Hurdles to globalization

January 28, 2007|By Alan Randolph

Thomas L. Friedman argues in The World Is Flat that we are in the midst of powerful trends in the global economy that present exciting opportunities and challenges. Gaps between nations and cultures are closing, and a very different way of life is in the making.

Having spent six months last year teaching and conducting research on trade and international business in Peru, and making study trips to Chile, Argentina and Colombia, I can say that Mr. Friedman has it just about right. What needs to be added to the discussion, though, is an acknowledgement that while there is a flattened landscape, there are also high mountains - and those obstacles could inhibit our society's ability to adjust quickly to forces on the rise in emerging markets around the globe.

Peru - indeed, all of Latin America - is faced with a decision of whether to choose leaders such as Hugo Chavez in Venezuela and Michele Bachelet in Chile. There is too much extreme poverty, the middle class is squeezed, and increasing numbers are leaving to build a better life elsewhere.

Meanwhile, Maryland is leaching manufacturing jobs as wealth concentrates in sectors such as high-tech, education and security.

Mr. Friedman says the world has been transformed by three converging forces: advances in technology, the fall of the Berlin Wall, and the continuing progress of business in establishing new markets and practices in the post-Cold War era. No argument here. As a business professor who has led students in Brazil, China, Poland and Germany, I was excited to live in Peru and study one of these newly opened markets. I knew I could gain insights about the U.S. and Maryland by viewing them through the lens of a sometimes forgotten continent.

It's this "sometimes forgotten" status of South America that proves to be the dark side of Mr. Friedman's point. With more than half of Peru's population making less than $200 per month, this country is hardly flat. Peru has wonderful natural resources, such as world-class wool and cotton, craftsman-grade silver and gold, wood, and fabulous cuisine. But educational and infrastructure problems hold back this country of about 28 million from being part of Mr. Friedman's vision of the 21st century.

What does Peru's plight have to do with us? And with Maryland?

Well, a lot. A recent BusinessWeek article asserts that the global economy has overwhelmed the ability of any government to control its domestic economy. For example, U.S. tax cuts have not led to the predicted increase in jobs. Too many jobs have gone abroad, and our country's gross domestic product is not growing much - recently around 2 percent annually. The number of people in poverty and without health coverage is rising. At the same time, foreign investments are up. It's clear that the global economy is driving the U.S. economy with cheap goods and cheap money.

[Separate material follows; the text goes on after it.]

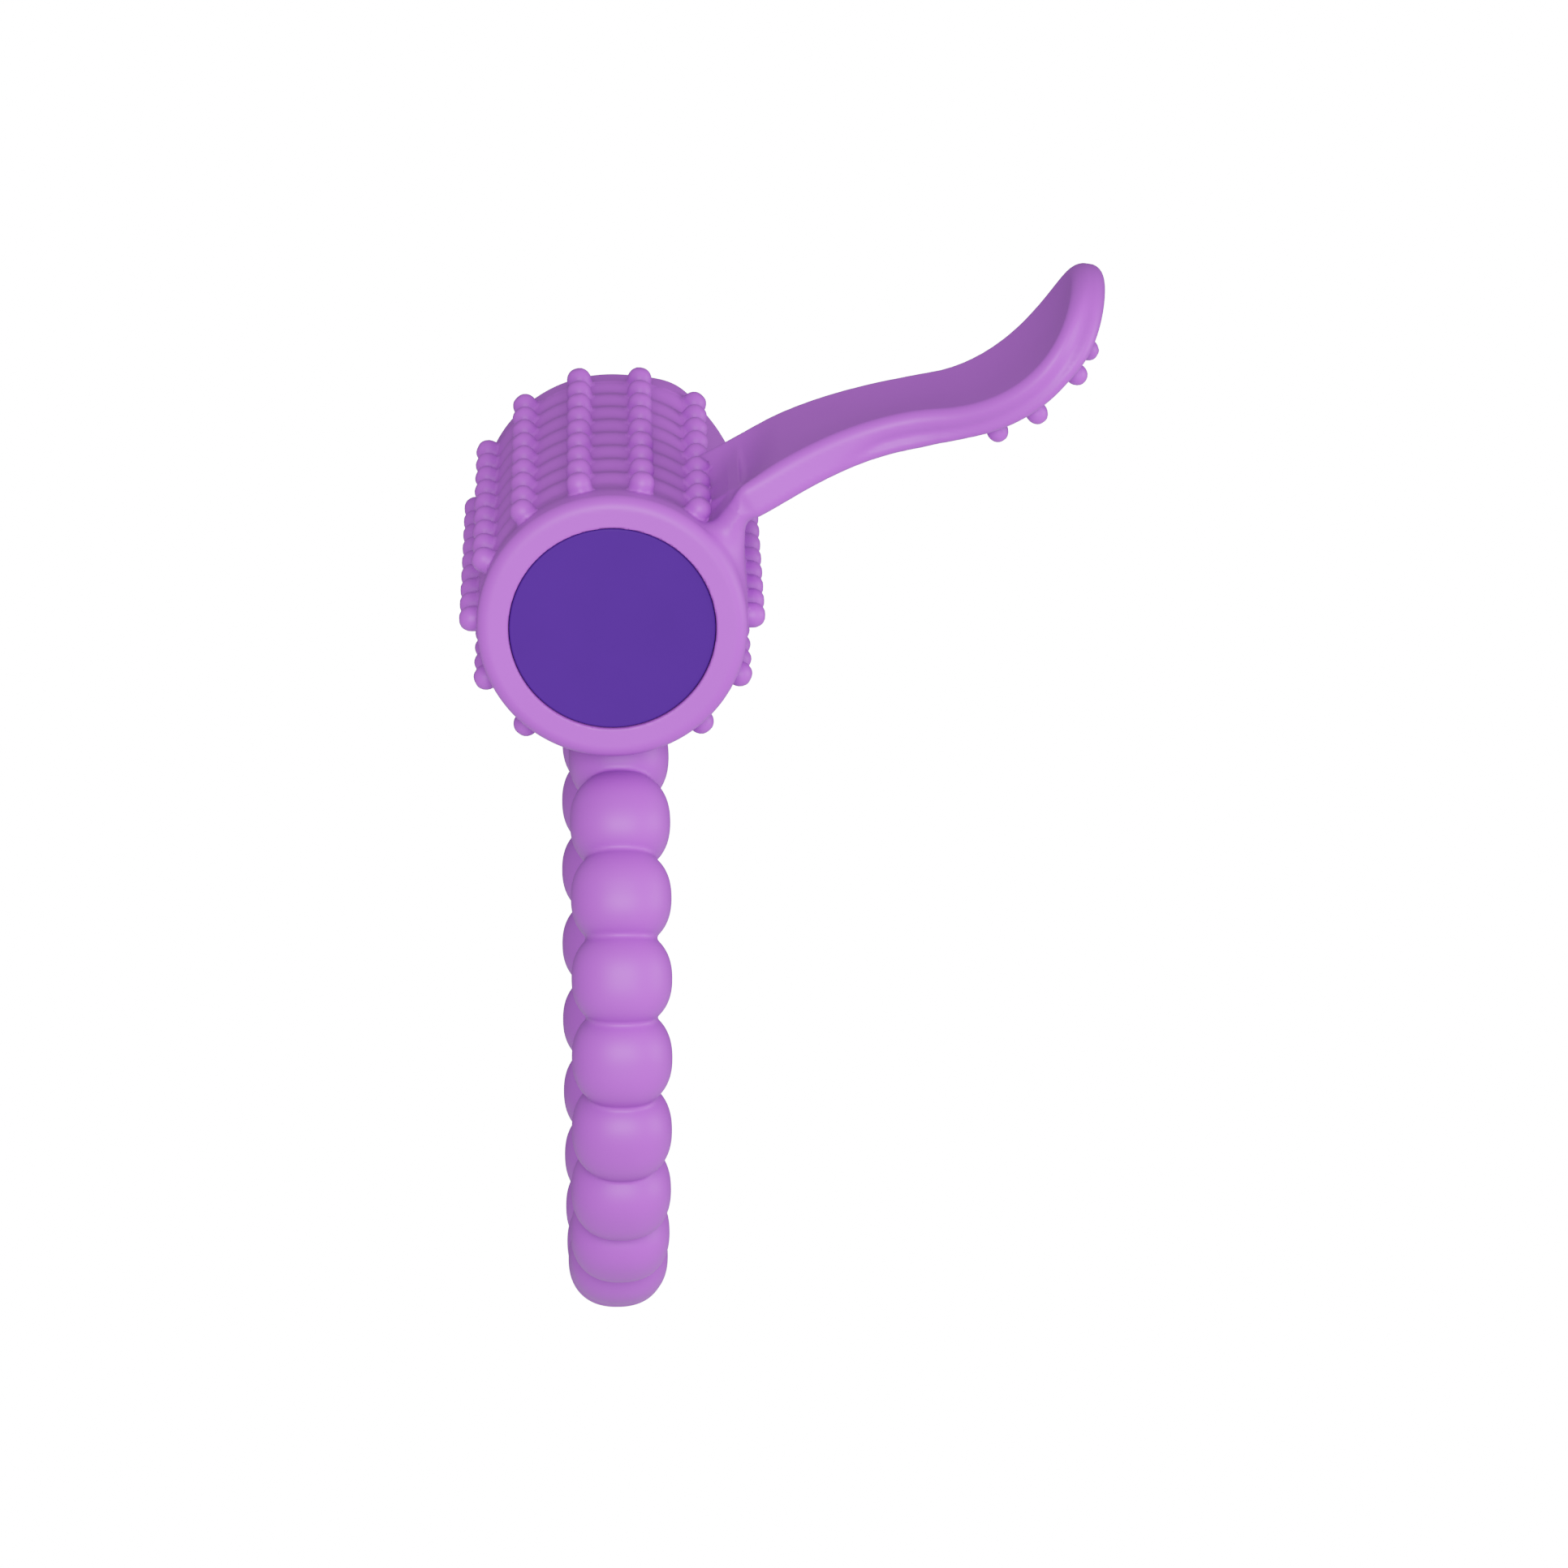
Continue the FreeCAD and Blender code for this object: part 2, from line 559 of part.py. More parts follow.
def conductor_strip():
    """Brass strip beside the cells, from the cap's contact ring to the motor's lead."""
    inner = CELL_RADIUS + RUNNING_CLEARANCE + LINER_THICKNESS
    ring = tube(SHELL_WALL_RADIUS - 0.02, inner, SHELL_STEP, cells_end() + STRIP_OVERRUN)
    window = block(STRIP_WIDTH, SHELL_STEP - 1, cells_end() + 4, STRIP_WIDTH, SHELL_WALL_RADIUS, 0)
    return ring.common(window)


def rear_contact():
    """Brass contact disc behind the cells."""
    return rod(CONTACT_RADIUS, cells_end(), cells_end() + CONTACT_THICKNESS)


def bulkhead():
    """Plastic disc between the cells and the motor, notched for the strip, drilled for a lead."""
    front = cells_end() + CONTACT_THICKNESS
    disc = rod(SHELL_WALL_RADIUS - RUNNING_CLEARANCE, front, front + BULKHEAD_THICKNESS)
    notch_width = STRIP_WIDTH + 0.2
    notch = block(notch_width, front - 1, front + 3, notch_width, SHELL_WALL_RADIUS, 0)
    hole = rod(LEAD_RADIUS + 0.1, front - 1, front + 3, -TERMINAL_X)
    return disc.cut(notch).cut(hole)


def motor_cradle():
    """Rubber sleeve that centres the motor in the shell."""
    return tube(SHELL_WALL_RADIUS, MOTOR_RADIUS, MOTOR_FRONT + CRADLE_MARGIN, MOTOR_BACK - CRADLE_MARGIN)


def motor_can():
    """Steel can of the motor, open at the front, with the bush's hole at the rear."""
    wall_end = MOTOR_BACK - MOTOR_END_WALL
    can = tube(MOTOR_RADIUS, MOTOR_RADIUS - MOTOR_WALL, MOTOR_FRONT, wall_end)
    end = tube(MOTOR_RADIUS, BUSH_RADIUS, wall_end, MOTOR_BACK)
    return can.fuse(end).removeSplitter()


def motor_end_cap():
    """Plastic end cap of the motor with its two terminals and the front bearing."""
    cap = rod(MOTOR_RADIUS - MOTOR_WALL, MOTOR_FRONT, MOTOR_FRONT + END_CAP_THICKNESS)
    front = MOTOR_FRONT - TERMINAL_LENGTH
    terminals = [block(0.8, front, MOTOR_FRONT + 0.2, 1.4, x) for x in (-TERMINAL_X, TERMINAL_X)]
    bearing = rod(SHAFT_RADIUS + RUNNING_CLEARANCE, MOTOR_FRONT + 0.2, MOTOR_FRONT + 2)
    return cap.multiFuse(terminals).cut(bearing)


def motor_brushes():
    """Two spring leaves that rub on the commutator."""
    front = MOTOR_FRONT + END_CAP_THICKNESS
    leaves = [block(0.15, front, front + 1.1, 0.8, side * 1.25) for side in (-1, 1)]
    return Part.makeCompound(leaves)


def motor_magnet():
    """Ring magnet inside the can."""
    return tube(MOTOR_RADIUS - MOTOR_WALL, MAGNET_INNER, MOTOR_FRONT + 2.4, MOTOR_BACK - 0.9)


def shaft_bush():
    """Bronze bush at the rear of the can."""
    return tube(BUSH_RADIUS, SHAFT_RADIUS + RUNNING_CLEARANCE, MOTOR_BACK - 0.5, MOTOR_BACK + 0.3)


def motor_shaft():
    """Steel shaft from the front bearing to the weight."""
    return rod(SHAFT_RADIUS, MOTOR_FRONT + 0.3, WEIGHT_BACK + 0.4)


def commutator():
    """Copper commutator on the shaft."""
    return tube(COMMUTATOR_RADIUS, SHAFT_RADIUS, MOTOR_FRONT + 1.0, MOTOR_FRONT + 2.2)


def armature():
    """Three-pole laminated core with its windings."""
    front = MOTOR_FRONT + 2.8
    back = MOTOR_BACK - 1.4
    poles = []
    for step in range(POLE_COUNT):
        angle = 360 * step / POLE_COUNT
        neck = block(0.9, front, back, 2.0, 0, 1.6)
        shoe = tube(SHOE_RADIUS, SHOE_RADIUS - 0.6, front, back).common(block(3.6, front, back, 2.4, 0, 2.6))
        coil = block(2.0, front - 0.2, back + 0.2, 1.2, 0, 1.55)
        pole = neck.multiFuse([shoe, coil])
        pole.rotate(bullet_point(0, 0, 0), Y_AXIS, angle)
        poles.append(pole)
    hub = rod(COMMUTATOR_RADIUS, front, back)
    return hub.multiFuse(poles).cut(rod(SHAFT_RADIUS, front - 2, back + 2))


def eccentric_weight():
    """Half-round weight that makes the bullet vibrate."""
    half = rod(WEIGHT_RADIUS, WEIGHT_FRONT, WEIGHT_BACK)
    half = half.cut(block(10, WEIGHT_FRONT - 1, WEIGHT_BACK + 1, 10, 0, 5.2))
    hub = rod(BUSH_RADIUS, WEIGHT_FRONT, WEIGHT_BACK)
    return half.fuse(hub).cut(rod(SHAFT_RADIUS, WEIGHT_FRONT - 1, WEIGHT_BACK + 1))


def red_lead():
    """Short lead from the conductor strip to the motor's right terminal."""
    front = cells_end() + STRIP_OVERRUN - 0.4
    return Part.makeCylinder(LEAD_RADIUS, 3.0, bullet_point(2.9, front, 0), FreeCAD.Vector(1, 0, 0))


def black_lead():
    """Short lead from the rear contact, through the bulkhead, to the motor's left terminal."""
    return rod(LEAD_RADIUS, cells_end() + CONTACT_THICKNESS, MOTOR_FRONT - TERMINAL_LENGTH, -TERMINAL_X)


os.makedirs("parts", exist_ok=True)
for make in (
    beaded_ring, sleeve, tongue,
    push_button, button_boot, battery_cap, cap_o_ring, cap_contact_ring,
    switch_board, tact_switch, switch_stem, controller_chip, board_components, battery_spring,
    bullet_shell, battery_liner, conductor_strip, rear_contact, bulkhead,
    motor_cradle, motor_can, motor_end_cap, motor_brushes, motor_magnet, shaft_bush,
    motor_shaft, commutator, armature, eccentric_weight, red_lead, black_lead,
):
    save(make.__name__, make())
for number, name in enumerate(("button_cell_front", "button_cell_rear")):
    save(name, button_cell(number))
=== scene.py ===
"""Looks of the vibrating ring massager: one smooth silicone skin over the sleeve, ring and tongue,
and finished materials for the bullet and everything inside it."""

import math

import bmesh
import bpy
import numpy as np
from mathutils import Matrix, Vector


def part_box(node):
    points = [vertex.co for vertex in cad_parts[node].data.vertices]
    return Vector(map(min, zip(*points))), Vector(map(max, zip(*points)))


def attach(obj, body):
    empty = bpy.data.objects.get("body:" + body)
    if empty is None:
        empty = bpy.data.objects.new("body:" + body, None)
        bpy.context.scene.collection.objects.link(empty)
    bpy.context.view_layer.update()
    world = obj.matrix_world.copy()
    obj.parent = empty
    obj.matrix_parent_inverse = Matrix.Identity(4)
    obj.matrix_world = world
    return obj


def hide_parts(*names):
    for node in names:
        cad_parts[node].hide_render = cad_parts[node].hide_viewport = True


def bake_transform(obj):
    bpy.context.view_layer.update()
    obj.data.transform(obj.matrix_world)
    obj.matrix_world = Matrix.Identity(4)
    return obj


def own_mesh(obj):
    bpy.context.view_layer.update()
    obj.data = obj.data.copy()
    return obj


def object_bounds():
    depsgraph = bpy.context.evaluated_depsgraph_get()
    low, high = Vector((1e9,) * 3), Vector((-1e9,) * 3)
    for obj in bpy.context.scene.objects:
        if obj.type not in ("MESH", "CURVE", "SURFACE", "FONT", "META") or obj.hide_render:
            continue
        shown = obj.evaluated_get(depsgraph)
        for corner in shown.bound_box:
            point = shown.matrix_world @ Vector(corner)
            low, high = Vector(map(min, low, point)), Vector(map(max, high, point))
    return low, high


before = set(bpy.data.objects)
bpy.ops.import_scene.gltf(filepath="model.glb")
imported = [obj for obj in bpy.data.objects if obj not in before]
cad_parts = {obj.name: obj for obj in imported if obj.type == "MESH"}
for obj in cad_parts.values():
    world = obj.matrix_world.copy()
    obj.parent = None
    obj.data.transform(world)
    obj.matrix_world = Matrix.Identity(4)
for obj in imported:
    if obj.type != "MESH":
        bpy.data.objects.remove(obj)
cad_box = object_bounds()
MM = 0.001

# ---- sizes in mm, in the sleeve's frame: x across, s behind the front face, z up from its axis ----

sleeve_low, sleeve_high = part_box("sleeve")
ring_low, ring_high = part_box("beaded_ring")
button_low, button_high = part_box("push_button")
FRONT_Y = sleeve_low.y / MM
LENGTH = (sleeve_high.y - sleeve_low.y) / MM
AXIS_Z = (button_low.z + button_high.z) / 2 / MM
BEAD_RADIUS = ring_high.x / MM
RING_RADIUS = ring_high.y / MM - BEAD_RADIUS
NUB_TIP_RADIUS = -sleeve_low.x / MM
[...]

How is this economy changing Maryland? State records show that manufacturing jobs here are down more than 8 percent since 1997, but overall there are 9 percent more jobs since then. Jobs in educational services are up 75 percent; science and technological services are up 35 percent; construction and information jobs are both up 28 percent; arts and entertainment jobs are up 20 percent. Maryland's GDP has risen by 60 percent since 1997, with inflation around 4 percent.

We are also an impressive exporter of goods to places such as China and Germany. Maryland's exports to China have jumped more than 250 percent since 2000. The state's exports into a sluggish German economy are up nearly 75 percent over the same period.

So, you could argue that Maryland is both gaining and suffering in the global economy. But over time, what will happen if we keep widening the gap between the well-off and not-so-well-off in our state? What if we import more and more of the basics, such as carpentry or masonry, while we excel at making highly sophisticated goods for export?

That's where struggling countries such as Peru come in. Its people, reasonably believing that there are good jobs here, will come and do the jobs that we need done - jobs that many middle-class Americans say they can't make a living from anymore. Things they do well at home in Peru - silversmithing, woodworking, textile production and other labor that should have value in international markets - will vanish and perhaps become a lost art in a tech-heavy world. The scales will tip further out of balance. The landscape between Maryland and Peru is flat, but the opportunities are decidedly not.

Is Maryland ready for Mr. Friedman's global economy? The answer is a moving target. But by now we know that resisting the new reality is not productive. Better to embrace it and try to bring things into equilibrium. Focus on increasing exports for Maryland's strongest industries, such as health care, machinery manufacturing and transportation equipment. Take steps to keep these businesses investing in innovation. And provide opportunities for all the economic classes, in terms of access to medicine, education and training.

Yes, the world is flat. But we need to work together to tear down the mountains that still exist. The economy only becomes truly global when all the people on that globe can benefit. If not, poverty, inequity and instability may flatten us all.